Все это — издержки моей работы на Запад. Что же касается плюсов, то к ним относится, в частности, то, что моя жизнь теперь стала значительно более интересной, чем в ту пору, когда я служил в КГБ. Я смог, как и хотел, внести свой вклад в ослабление позиций советской коммунистической системы и сокращение ее возможностей подрывать устои Запада. Я никогда не осмеливался даже мечтать, что данная система рухнет чуть ли не в одночасье, как это, однако, случилось, и ни в коем случае не считаю, что то, что я делал, могло каким-то образом ускорить ее конец. И тем не менее я испытываю глубокое удовлетворение от сознания того, что развернувшиеся на моей родине события подтвердили мои выводы о том, что советский строй в основе своей губителен, в чем Запад теперь убедился воочию.

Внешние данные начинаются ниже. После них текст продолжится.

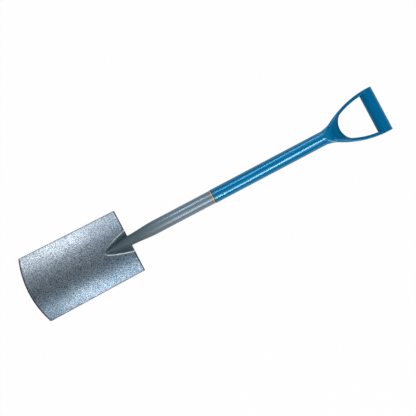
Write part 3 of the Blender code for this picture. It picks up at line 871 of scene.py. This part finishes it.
cutRodHole(forkPiece)
addSpigot(forkPiece)
markFork(forkPiece)


# Grip: a bar between the arms, trimmed a hair so that it stays inside its CAD node
grip = {"round": 0.0006, "bore": 0.0053, "trim": 0.00005, "sides": 128}


def gripSkin():
    low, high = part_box("grip")
    centre = middleOf("grip")
    half = (high[1] - low[1]) / 2
    outer = (high[2] - low[2]) / 2 - grip["trim"]
    profile = ringProfile(-half, half, outer, outer - grip["bore"], grip["round"])
    return turnProfile(profile, (centre[0], 0, centre[2]), Vector((0, 1, 0)), grip["sides"])


finishPiece("gripBar", gripSkin(), forkMaterial, "grip")


# The rod through the grip, whose ends show in the eyes
rod = {"chamfer": 0.0006, "sides": 48}


def rodSkin():
    low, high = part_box("grip_rod")
    centre = middleOf("grip_rod")
    half = (high[1] - low[1]) / 2
    radius = (high[2] - low[2]) / 2
    inset = rod["chamfer"]
    profile = [(-half, 0), (-half, radius - inset), (-half + inset, radius),
               (half - inset, radius), (half, radius - inset), (half, 0)]
    return turnProfile(profile, (centre[0], 0, centre[2]), Vector((0, 1, 0)), rod["sides"])


finishPiece("gripRod", rodSkin(), rodMaterial, "grip_rod")

# The welds and the rivet keep their CAD shapes
for nodeName, material in (("frog_weld_left", weldMaterial), ("frog_weld_right", weldMaterial),
                           ("handle_rivet", rodMaterial)):
    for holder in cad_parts[nodeName].material_slots:
        holder.material = material


# Stage: a pale floor that the camera sees as nearly white paper
stage = {"floorSize": 12, "floorDrop": 0.0002, "floorColour": (0.7, 0.7, 0.7), "floorRoughness": 0.9,
         "cameraShow": 0.98, "glossShow": 0.12}


def makeFloor():
    bm = bmesh.new()
    bmesh.ops.create_grid(bm, x_segments=1, y_segments=1, size=stage["floorSize"] / 2)
    mesh = bpy.data.meshes.new("floor")
    bm.to_mesh(mesh)
    bm.free()
    floor = bpy.data.objects.new("floor", mesh)
    bpy.context.scene.collection.objects.link(floor)
    floor.location.z = -stage["floorDrop"]
    material, tree, shader = newMaterial("floorPaper")
    shader.inputs["Base Color"].default_value = (*stage["floorColour"], 1)
    shader.inputs["Roughness"].default_value = stage["floorRoughness"]
    glow = addNode(tree, "ShaderNodeEmission", {"Color": (1, 1, 1, 1), "Strength": 1})
    rays = addNode(tree, "ShaderNodeLightPath")
    direct = addNode(tree, "ShaderNodeMath", operation='MAXIMUM')
    shown = addNode(tree, "ShaderNodeMath", {1: stage["cameraShow"]}, operation='MULTIPLY')
    mirrored = addNode(tree, "ShaderNodeMath", {1: stage["glossShow"]}, operation='MULTIPLY')
    seen = addNode(tree, "ShaderNodeMath", operation='MAXIMUM')
    blend = addNode(tree, "ShaderNodeMixShader")
    tree.links.new(rays.outputs["Is Camera Ray"], direct.inputs[0])
    tree.links.new(rays.outputs["Is Transmission Ray"], direct.inputs[1])
    tree.links.new(direct.outputs[0], shown.inputs[0])
    tree.links.new(rays.outputs["Is Glossy Ray"], mirrored.inputs[0])
    tree.links.new(shown.outputs[0], seen.inputs[0])
    tree.links.new(mirrored.outputs[0], seen.inputs[1])
    tree.links.new(seen.outputs[0], blend.inputs[0])
    tree.links.new(shader.outputs[0], blend.inputs[1])
    tree.links.new(glow.outputs[0], blend.inputs[2])
    tree.links.new(blend.outputs[0], tree.nodes["Material Output"].inputs["Surface"])
    mesh.materials.append(material)


# Strips of soft light above the spade: where along X, tilt to the side and turn in its own plane in
# degrees, size, brightness and colour. The first of each pair lights the blade, the second the shaft
stripDistance = 3
keyStrips = ((-0.185, -42.5, 0, (0.63, 1.5), 7.1, (1, 0.88, 0.80)),
             (0.36, -33, 78.5, (2.6, 0.19), 16, (1, 0.93, 0.88)))
fillStrips = ((-0.07, 45, 0, (0.20, 1.3), 18.5, (0.99, 0.97, 0.97)),
              (0.36, 52, 79, (2.6, 0.16), 8.0, (0.40, 0.86, 1)))


def softStrips(name, strips):
    for number, (middle, tilt, turn, size, brightness, colour) in enumerate(strips):
        lamp = bpy.data.lights.new(name, 'AREA')
        lamp.shape = 'RECTANGLE'
        lamp.size, lamp.size_y = size
        lamp.energy = brightness * math.pi * lamp.size * lamp.size_y
        lamp.color = colour
        item = bpy.data.objects.new(f"{name}{number + 1}", lamp)
        side = math.radians(tilt)
        item.location = (middle, stripDistance * math.sin(side), stripDistance * math.cos(side))
        item.rotation_mode = 'ZYX'
        item.rotation_euler = Euler((-side, 0, math.radians(turn)), 'ZYX')
        bpy.context.scene.collection.objects.link(item)


# The room is bright on both sides: its brightness by how far to the side it is, from -1 to 1 along Y
room = {
    "dark": (0.9, 0.95, 1.0), "bright": (1.0, 1.0, 1.0),
    "steps": ((-1.0, 0.07), (-0.88, 0.1), (-0.80, 0.8), (-0.55, 1.0), (-0.45, 0.8), (-0.30, 0.50), (-0.15, 0.30),
              (0.0, 0.09), (0.30, 0.09), (0.44, 0.18), (0.52, 0.8), (0.60, 1.0), (0.80, 0.8), (0.90, 0.1),
              (1.0, 0.07)),
}


def makeRoom():
    world = bpy.data.worlds.new("room")
    bpy.context.scene.world = world
    world.use_nodes = True
    tree = world.node_tree
    tree.nodes.clear()
    direction = addNode(tree, "ShaderNodeTexCoord")
    parts = addNode(tree, "ShaderNodeSeparateXYZ")
    tree.links.new(direction.outputs["Generated"], parts.inputs[0])
    side = remap(tree, parts.outputs["Y"], -1, 1, 0, 1)
    ramp = addNode(tree, "ShaderNodeValToRGB")
    stops = ramp.color_ramp.elements
    while len(stops) < len(room["steps"]):
        stops.new(0.5)
    for stop, (place, level) in zip(stops, room["steps"]):
        stop.position = (place + 1) / 2
        stop.color = (*[level * mix(low, high, level) for low, high in zip(room["dark"], room["bright"])], 1)
    tree.links.new(side, ramp.inputs["Fac"])
    light = addNode(tree, "ShaderNodeBackground", {"Strength": 1})
    tree.links.new(ramp.outputs["Color"], light.inputs["Color"])
    white = addNode(tree, "ShaderNodeBackground", {"Color": (1, 1, 1, 1), "Strength": 1})
    rays = addNode(tree, "ShaderNodeLightPath")
    blend = addNode(tree, "ShaderNodeMixShader")
    out = addNode(tree, "ShaderNodeOutputWorld")
    tree.links.new(rays.outputs["Is Camera Ray"], blend.inputs[0])
    tree.links.new(light.outputs[0], blend.inputs[1])
    tree.links.new(white.outputs[0], blend.inputs[2])
    tree.links.new(blend.outputs[0], out.inputs["Surface"])


makeFloor()
softStrips("keyStrip", keyStrips)
softStrips("fillStrip", fillStrips)
makeRoom()


# Camera: nearly square on, with a long lens
camera = {"azimuth": -27.83, "elevation": 88, "distance": 5.624, "lens": 200,
          "target": (-0.0034, -0.0190, 0.018)}


def makeCamera():
    lens = bpy.data.cameras.new("camera")
    lens.lens = camera["lens"]
    lens.sensor_width = 36
    lens.clip_end = 50
    item = bpy.data.objects.new("camera", lens)
    turn = math.radians(camera["azimuth"])
    rise = math.radians(camera["elevation"])
    back = Vector((math.sin(turn) * math.cos(rise), -math.cos(turn) * math.cos(rise), math.sin(rise)))
    item.location = Vector(camera["target"]) + back * camera["distance"]
    item.rotation_euler = Euler((math.pi / 2 - rise, 0, turn))
    bpy.context.scene.collection.objects.link(item)
    bpy.context.scene.camera = item


makeCamera()
bpy.context.scene.view_settings.view_transform = 'Standard'
print("stage, lights and camera ready")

Что касается отношения ко мне в России, то я никогда не надеялся, что там меня поймут или оценят. Главное, что я всегда поступал по совести и был честным по отношению к Западу. После семидесяти лет упорной и массированной коммунистической пропаганды советские люди столь глубоко прониклись идеями коммунистической доктрины, что стали считать ЦК КПСС и КГБ олицетворением государственной власти, и каждый, кто выступал против них, автоматически становился врагом народа. При таком положении вещей я никак не мог рассчитывать на то, что кто-то из моих соотечественников поймет меня, наконец. Полагать же, что у меня на родине настанут когда-нибудь такие времена, что я смогу получить отпущение всех моих мнимых грехов, мне и вовсе казалось чистейшим безумием. Однако после внезапного крушения коммунизма многое изменилось. Кое кто из тех, кому были известны обстоятельства дела, стали оправдывать мою линию поведения, и с 1990 года один или два журналиста одобрительно отозвались обо мне в газетных публикациях.

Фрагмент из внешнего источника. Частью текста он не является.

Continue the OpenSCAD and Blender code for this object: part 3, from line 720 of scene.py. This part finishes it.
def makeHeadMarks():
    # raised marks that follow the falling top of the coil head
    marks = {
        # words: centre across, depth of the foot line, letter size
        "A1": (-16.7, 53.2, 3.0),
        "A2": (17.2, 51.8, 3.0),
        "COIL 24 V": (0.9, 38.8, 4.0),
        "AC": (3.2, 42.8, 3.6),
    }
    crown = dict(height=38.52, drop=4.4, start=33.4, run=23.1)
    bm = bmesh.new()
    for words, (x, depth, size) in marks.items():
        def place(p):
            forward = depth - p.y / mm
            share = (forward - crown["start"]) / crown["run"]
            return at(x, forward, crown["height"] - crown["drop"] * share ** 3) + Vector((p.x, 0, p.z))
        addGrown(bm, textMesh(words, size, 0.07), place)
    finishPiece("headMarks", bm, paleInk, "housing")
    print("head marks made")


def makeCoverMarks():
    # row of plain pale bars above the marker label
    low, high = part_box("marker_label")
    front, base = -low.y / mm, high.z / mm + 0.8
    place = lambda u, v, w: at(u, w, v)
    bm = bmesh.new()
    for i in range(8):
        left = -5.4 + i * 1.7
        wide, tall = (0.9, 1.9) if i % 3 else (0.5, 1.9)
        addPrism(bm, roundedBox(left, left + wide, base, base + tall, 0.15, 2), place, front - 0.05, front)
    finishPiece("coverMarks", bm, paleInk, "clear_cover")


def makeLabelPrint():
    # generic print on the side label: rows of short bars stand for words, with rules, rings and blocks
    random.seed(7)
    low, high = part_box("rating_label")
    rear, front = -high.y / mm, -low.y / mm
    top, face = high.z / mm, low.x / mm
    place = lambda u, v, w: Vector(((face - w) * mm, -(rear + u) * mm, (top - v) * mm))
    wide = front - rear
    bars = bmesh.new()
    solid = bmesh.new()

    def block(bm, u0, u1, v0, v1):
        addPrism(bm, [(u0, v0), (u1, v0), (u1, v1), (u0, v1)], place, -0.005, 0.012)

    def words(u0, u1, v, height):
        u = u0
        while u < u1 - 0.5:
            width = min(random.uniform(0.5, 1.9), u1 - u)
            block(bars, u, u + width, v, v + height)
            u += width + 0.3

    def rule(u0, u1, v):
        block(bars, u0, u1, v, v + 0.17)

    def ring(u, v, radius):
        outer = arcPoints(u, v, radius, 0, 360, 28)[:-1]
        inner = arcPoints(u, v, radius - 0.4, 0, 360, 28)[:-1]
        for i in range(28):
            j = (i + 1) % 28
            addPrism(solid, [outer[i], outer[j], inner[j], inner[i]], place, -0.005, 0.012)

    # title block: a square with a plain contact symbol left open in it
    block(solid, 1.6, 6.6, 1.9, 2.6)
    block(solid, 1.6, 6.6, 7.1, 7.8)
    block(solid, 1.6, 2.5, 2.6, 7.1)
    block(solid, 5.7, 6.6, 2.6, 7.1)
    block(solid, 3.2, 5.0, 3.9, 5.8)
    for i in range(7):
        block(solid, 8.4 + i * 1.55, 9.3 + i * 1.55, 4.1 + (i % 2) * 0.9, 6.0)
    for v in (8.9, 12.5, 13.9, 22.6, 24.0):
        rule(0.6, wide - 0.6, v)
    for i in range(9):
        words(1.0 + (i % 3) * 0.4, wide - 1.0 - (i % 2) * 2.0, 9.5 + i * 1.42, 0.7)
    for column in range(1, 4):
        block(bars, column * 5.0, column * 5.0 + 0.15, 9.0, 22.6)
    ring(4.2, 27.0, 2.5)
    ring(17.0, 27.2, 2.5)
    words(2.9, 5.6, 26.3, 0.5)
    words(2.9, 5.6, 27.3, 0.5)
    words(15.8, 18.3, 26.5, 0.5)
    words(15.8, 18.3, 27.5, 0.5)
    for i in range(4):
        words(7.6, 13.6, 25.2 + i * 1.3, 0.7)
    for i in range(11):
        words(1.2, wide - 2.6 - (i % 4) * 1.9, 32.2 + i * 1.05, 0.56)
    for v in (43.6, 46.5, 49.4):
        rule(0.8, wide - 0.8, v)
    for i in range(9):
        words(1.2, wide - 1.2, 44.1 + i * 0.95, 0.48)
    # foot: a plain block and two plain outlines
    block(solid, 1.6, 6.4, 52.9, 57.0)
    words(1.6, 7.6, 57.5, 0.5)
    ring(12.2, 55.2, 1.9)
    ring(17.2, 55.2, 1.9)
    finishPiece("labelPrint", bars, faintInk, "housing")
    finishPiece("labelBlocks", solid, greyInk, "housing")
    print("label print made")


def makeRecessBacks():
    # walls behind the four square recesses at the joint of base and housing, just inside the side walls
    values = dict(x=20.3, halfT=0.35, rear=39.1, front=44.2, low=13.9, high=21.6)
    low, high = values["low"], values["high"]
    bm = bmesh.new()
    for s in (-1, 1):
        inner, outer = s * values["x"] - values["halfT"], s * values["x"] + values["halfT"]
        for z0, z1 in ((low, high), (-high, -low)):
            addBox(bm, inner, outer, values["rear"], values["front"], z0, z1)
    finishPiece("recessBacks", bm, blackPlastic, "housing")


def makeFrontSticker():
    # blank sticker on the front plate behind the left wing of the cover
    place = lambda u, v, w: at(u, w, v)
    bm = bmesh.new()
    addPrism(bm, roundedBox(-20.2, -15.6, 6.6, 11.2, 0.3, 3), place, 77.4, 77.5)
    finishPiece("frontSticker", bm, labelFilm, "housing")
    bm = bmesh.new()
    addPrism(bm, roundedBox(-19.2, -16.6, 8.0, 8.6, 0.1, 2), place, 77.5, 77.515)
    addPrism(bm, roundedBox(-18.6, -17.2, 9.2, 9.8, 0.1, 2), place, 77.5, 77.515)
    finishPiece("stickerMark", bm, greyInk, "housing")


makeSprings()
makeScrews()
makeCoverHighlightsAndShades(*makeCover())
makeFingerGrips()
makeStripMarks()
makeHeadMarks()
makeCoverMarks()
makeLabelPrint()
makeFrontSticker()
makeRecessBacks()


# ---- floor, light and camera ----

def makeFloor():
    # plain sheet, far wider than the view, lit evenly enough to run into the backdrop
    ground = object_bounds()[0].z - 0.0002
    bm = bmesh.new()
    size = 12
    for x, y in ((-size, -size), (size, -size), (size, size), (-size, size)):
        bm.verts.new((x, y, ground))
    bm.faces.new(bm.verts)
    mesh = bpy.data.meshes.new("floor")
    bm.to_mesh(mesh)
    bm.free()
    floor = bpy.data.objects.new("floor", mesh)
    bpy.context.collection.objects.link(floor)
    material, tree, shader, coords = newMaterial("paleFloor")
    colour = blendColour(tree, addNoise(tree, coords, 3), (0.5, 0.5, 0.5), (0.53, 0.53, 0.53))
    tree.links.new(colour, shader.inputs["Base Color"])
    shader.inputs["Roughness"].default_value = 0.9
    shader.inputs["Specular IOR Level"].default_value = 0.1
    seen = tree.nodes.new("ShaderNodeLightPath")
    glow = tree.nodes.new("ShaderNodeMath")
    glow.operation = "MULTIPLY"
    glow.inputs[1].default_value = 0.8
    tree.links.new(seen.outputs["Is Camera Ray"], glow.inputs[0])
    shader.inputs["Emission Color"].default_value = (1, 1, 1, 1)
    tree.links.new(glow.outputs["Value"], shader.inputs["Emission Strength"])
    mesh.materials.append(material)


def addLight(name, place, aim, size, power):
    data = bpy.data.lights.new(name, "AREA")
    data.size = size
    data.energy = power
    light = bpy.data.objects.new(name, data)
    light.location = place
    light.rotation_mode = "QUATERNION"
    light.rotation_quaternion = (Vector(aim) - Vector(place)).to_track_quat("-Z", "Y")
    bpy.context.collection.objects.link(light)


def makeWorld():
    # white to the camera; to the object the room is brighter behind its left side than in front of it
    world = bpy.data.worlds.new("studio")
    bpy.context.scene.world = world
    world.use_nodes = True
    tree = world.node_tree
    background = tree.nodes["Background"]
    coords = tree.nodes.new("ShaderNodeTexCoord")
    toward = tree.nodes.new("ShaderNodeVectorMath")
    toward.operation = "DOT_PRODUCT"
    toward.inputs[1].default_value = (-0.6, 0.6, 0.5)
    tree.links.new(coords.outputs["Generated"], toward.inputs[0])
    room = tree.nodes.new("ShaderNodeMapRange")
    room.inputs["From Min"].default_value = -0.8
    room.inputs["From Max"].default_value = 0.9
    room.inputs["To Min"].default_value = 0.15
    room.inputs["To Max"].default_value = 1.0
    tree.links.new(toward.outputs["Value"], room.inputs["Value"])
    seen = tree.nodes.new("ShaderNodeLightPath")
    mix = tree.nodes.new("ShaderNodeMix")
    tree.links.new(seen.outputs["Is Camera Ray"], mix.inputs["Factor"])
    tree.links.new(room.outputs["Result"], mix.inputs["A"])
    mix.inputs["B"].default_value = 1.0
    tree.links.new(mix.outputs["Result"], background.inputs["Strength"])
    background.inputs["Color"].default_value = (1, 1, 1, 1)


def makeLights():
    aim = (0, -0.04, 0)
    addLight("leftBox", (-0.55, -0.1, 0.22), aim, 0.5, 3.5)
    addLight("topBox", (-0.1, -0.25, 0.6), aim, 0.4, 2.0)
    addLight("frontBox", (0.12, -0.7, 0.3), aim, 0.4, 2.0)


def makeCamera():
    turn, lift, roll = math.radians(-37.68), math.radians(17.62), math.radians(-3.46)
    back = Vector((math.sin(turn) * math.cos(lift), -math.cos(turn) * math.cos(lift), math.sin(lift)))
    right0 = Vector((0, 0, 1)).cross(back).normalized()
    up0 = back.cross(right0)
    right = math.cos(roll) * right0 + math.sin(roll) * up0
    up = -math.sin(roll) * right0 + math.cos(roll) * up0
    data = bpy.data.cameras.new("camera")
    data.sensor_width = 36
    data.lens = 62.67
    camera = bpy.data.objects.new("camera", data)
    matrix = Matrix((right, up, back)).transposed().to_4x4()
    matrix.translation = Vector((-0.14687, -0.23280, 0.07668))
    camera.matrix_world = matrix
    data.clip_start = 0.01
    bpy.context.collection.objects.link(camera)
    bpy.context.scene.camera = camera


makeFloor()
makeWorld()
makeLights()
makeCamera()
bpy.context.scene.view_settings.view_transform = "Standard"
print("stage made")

В то же время нашлись и такие, кто обрушился на меня со злобными нападками, — и не потому, что им не нравилось то, что я совершил, а лишь в силу того, что самим им так и не удалось содеять чего-либо путного. Поскольку им очень хотелось бы оказаться в моем положении, они бесновались от зависти и злобы.
Я по-прежнему убежден, что пойти на сотрудничество с Западом — это единственное, что оставалось мне сделать, если я не хотел изменить чувству долга. Работая в КГБ, я часто задавался вопросом: почему так мало сотрудников таких учреждений, связанных с советской внешней политикой, как КГБ, ГРУ и Министерство иностранных дел, перешло в другой лагерь? Главная причина этого, по моему мнению, вполне очевидна и состоит в том, что советская система проявила исключительную эффективность в деле подбора кадров для работы за рубежом или промывания мозгов. Непосредственно этим занимались и различные подразделения КГБ, включая те же отделы кадров, и имевшийся при Центральном Комитете Коммунистической партии Советского Союза особый отдел кадров — только для загранработников. Все эти громоздкие аппараты успешно справлялись с поставленной перед ними задачей. По той или иной причине те, кто направлялся на работу за рубеж, не собирались, как правило, переходить на другую сторону ни по идеологическим соображениям, ни по каким-либо другим. Одних удерживало то, что у них оставалось на родине изрядное число ближайших родственников, служивших, фактически, заложниками. У других, при всем их интеллекте, имелись шоры на глазах, и если они и стремились к успеху, то только у себя на родине, мысль же о том, чтобы опубликовать книгу за рубежом или сотрудничать с правительством иностранного государства, их никак не прельщала.